Simple Copying or Fair Use?

Google Books wants to create a modern Library of Alexandria, a centralized collection of the world's books, but free, online, and widely accessible. But where the Library of Alexandria paid handsomely for its collection -- Ptolemaic rulers sent book buyers throughout the Mediterranean -- Google gets its books straight from libraries, who scan their collection for the tech company.

Objecting to the inclusion (and free distribution) of copyrighted books, the Authors Guild has been fighting Google Books in court since 2005. Two years ago, after a failed settlement agreement, the U.S. District Court for the Southern District of New York ruled that Google Books' scanning project was protected under fair use doctrine.

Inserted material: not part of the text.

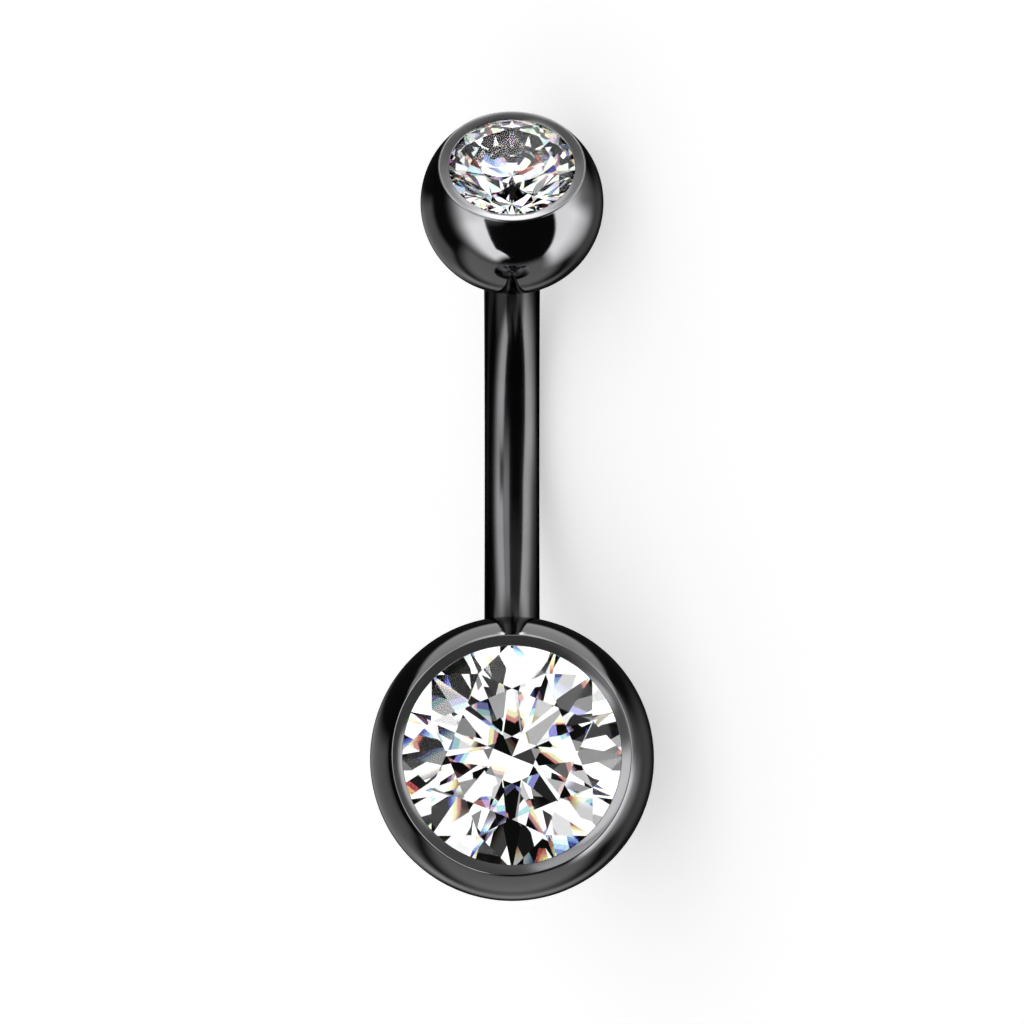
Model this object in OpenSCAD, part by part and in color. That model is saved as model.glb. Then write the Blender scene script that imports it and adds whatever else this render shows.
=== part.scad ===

Google Books wasn't simply scanning the authors' protected works, it was transforming them. Google wasn't creating copies, it was creating a search engine for books and providing an important public service. The Second Circuit upheld that ruling last October, and the Supreme Court declined to reopen the debate this week. Google Books has emerged the victor of this story.

A Threat to Authors?

The Authors Guild was, predictably, unpleased. In a statement, the Guild's Executive Director Mary Rasenberger decried the "short term public benefit" of Google Books, which she argued threatened "the future vitality of American culture." And while the Authors Guild may have lost in the courts, Rasenberger emphasized the threats posed to content producers -- authors, poets, musicians -- when their work is replicated and distributed without recompense, and for someone else's profit:

Authors are already among the most poorly paid workers in America; if tomorrow's authors cannot make a living from their work, only the independently wealthy or the subsidized will be able to pursue a career in writing, and America's intellectual and artistic soul will be impoverished.

The denial of review is further proof that we're witnessing a vast redistribution of wealth from the creative sector to the tech sector, not only with books, but across the spectrum of the arts.